Revision history for this message
dann frazier (dannf) wrote :

@Riccardo: Thanks, I can reproduce by using machine='pc-1.0' in my XML (pc-i440fx-2.12 worked fine). I also found that the version of ovmf in disco works w/ pc-1.0, so I'll try to bisect down what fixed it.

Revision history for this message
dann frazier (dannf) wrote :

Bisection led me to the following fix:
 https://github.com/tianocore/edk2/commit/272658b9971865812f70e494d0198f13df8b841b

I've uploaded test kernels to a PPA, can you verify that the 18.04 ('bionic') one fixes the problem for you?
  https://launchpad.net/~dannf/+archive/ubuntu/test

Changed in edk2 (Ubuntu Cosmic):
status: New → Incomplete
Changed in edk2 (Ubuntu Bionic):
status: New → Incomplete
Revision history for this message
Riccardo Pittau (rpittau) wrote :

@Dann: thanks for checking that, I did some tests and, even if I can't reproduce the kernel panic anymore, I'm seeing another issue that was also happening before with virtio, the vm is not booting on ipxe.
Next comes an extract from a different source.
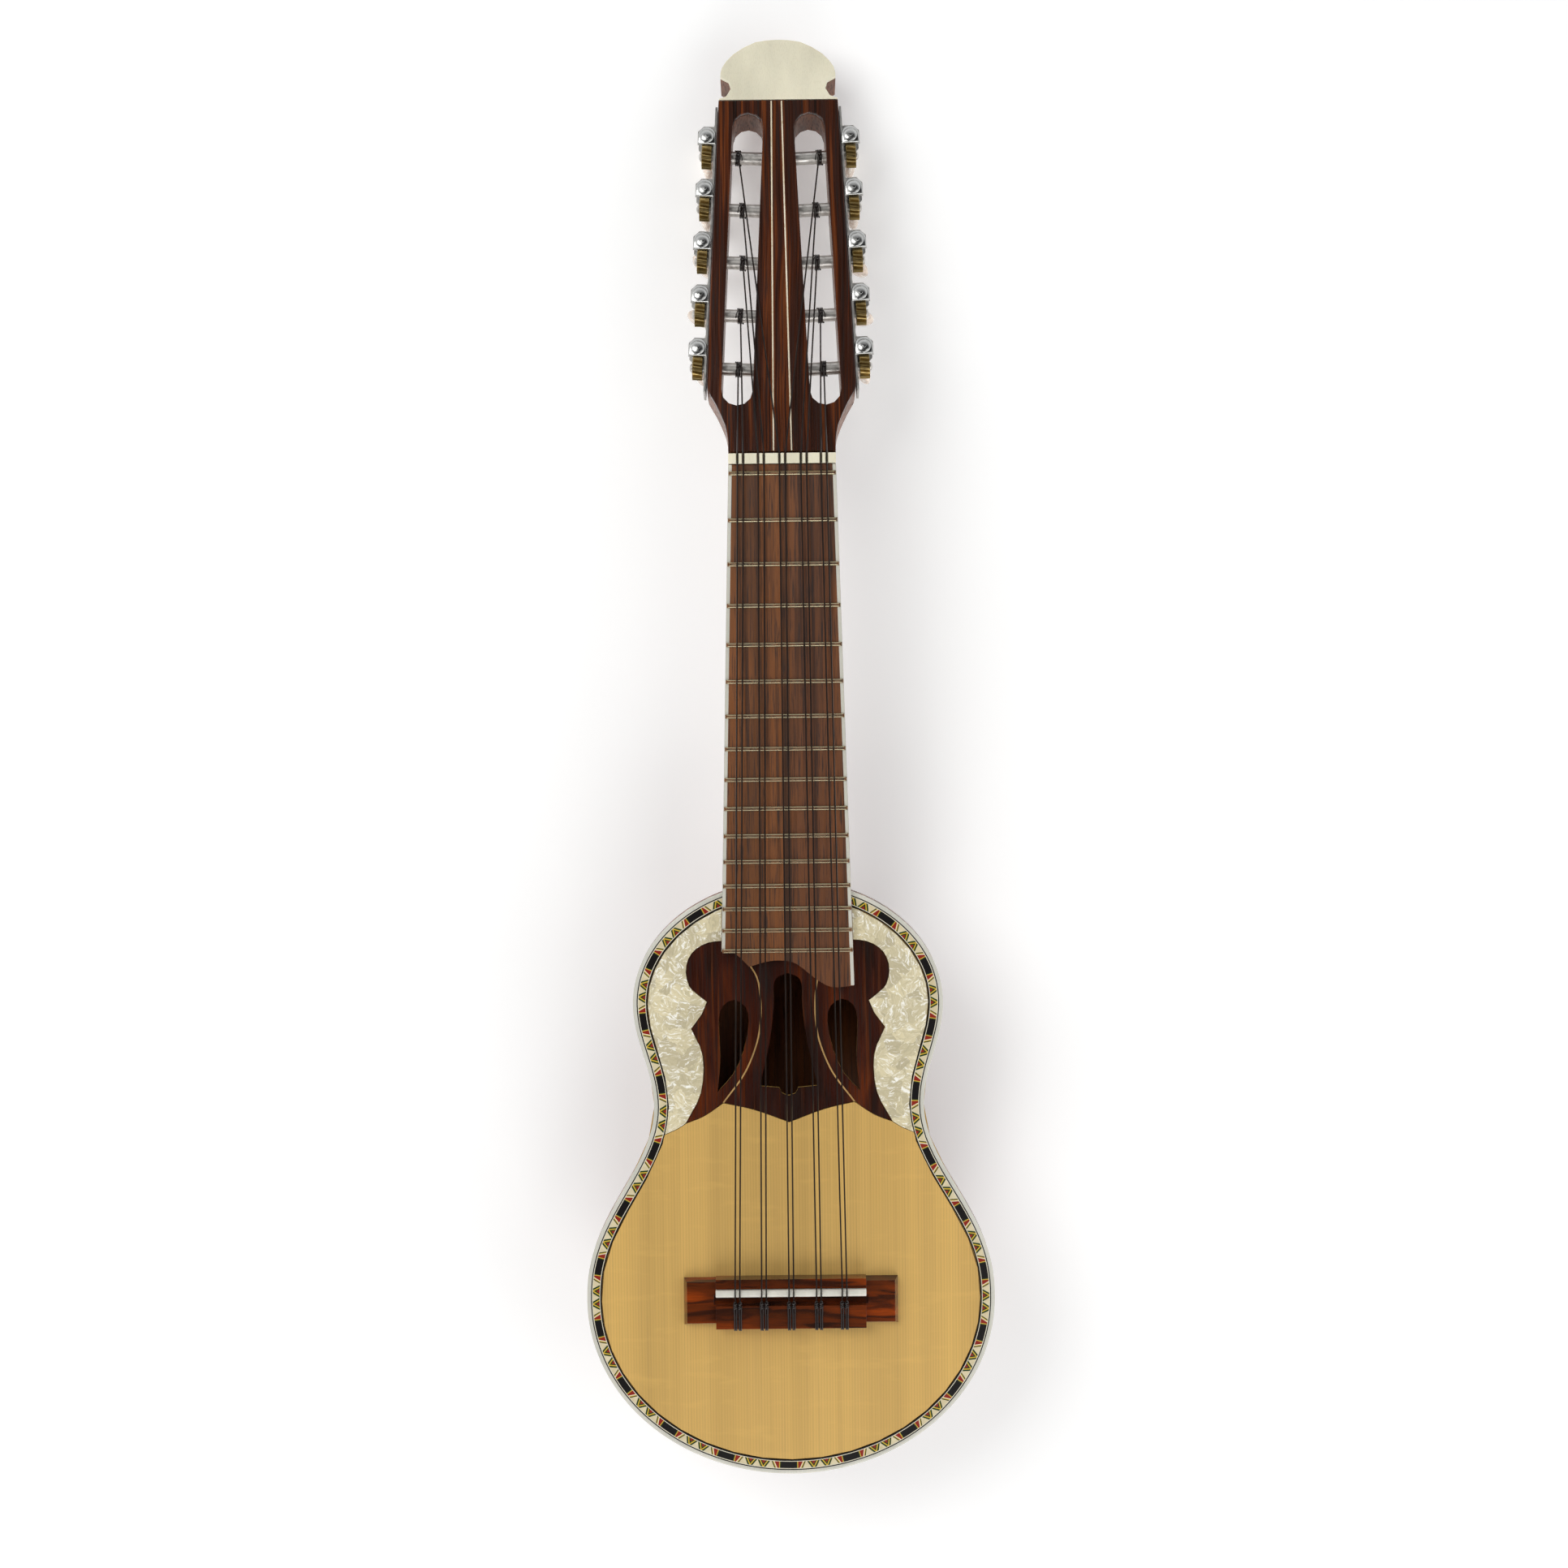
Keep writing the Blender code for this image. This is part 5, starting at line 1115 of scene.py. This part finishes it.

This is the correct output on bionic using virtio + ovmf from xenial:
http://logs.openstack.org/87/647687/5/check/ironic-tempest-ipa-partition-uefi-pxe_ipmitool-tinyipa/a16650a/controller/logs/ironic-bm-logs/node-0_no_ansi_2019-03-27-14:18:35_log.txt.gz

This is a test done with virtio and the new package on bionic:
http://logs.openstack.org/07/645507/7/check/ironic-tempest-ipa-partition-uefi-pxe_ipmitool-tinyipa/2660087/controller/logs/ironic-bm-logs/node-0_no_ansi_2019-04-01-09:57:23_log.txt.gz

This is the output changing the driver to e1000 and using the default rom on bionic:
http://logs.openstack.org/38/648938/1/check/ironic-tempest-ipa-partition-uefi-pxe_ipmitool-tinyipa/c943520/controller/logs/ironic-bm-logs/node-0_no_ansi_2019-04-01-11:01:55_log.txt.gz

This is the output using e1000 driver using the rom from ipxe-qemu on bionic:
http://logs.openstack.org/38/648938/2/check/ironic-tempest-ipa-partition-uefi-pxe_ipmitool-tinyipa/1c53407/controller/logs/ironic-bm-logs/node-0_no_ansi_2019-04-01-13:15:39_log.txt.gz

I reproduced all the tests locally to confirm, also changing ipxe-qemu from bionic to xenial to understand if it was a regression in that package, but it didn't work, so I think this is another problem in recent versions of ovmf.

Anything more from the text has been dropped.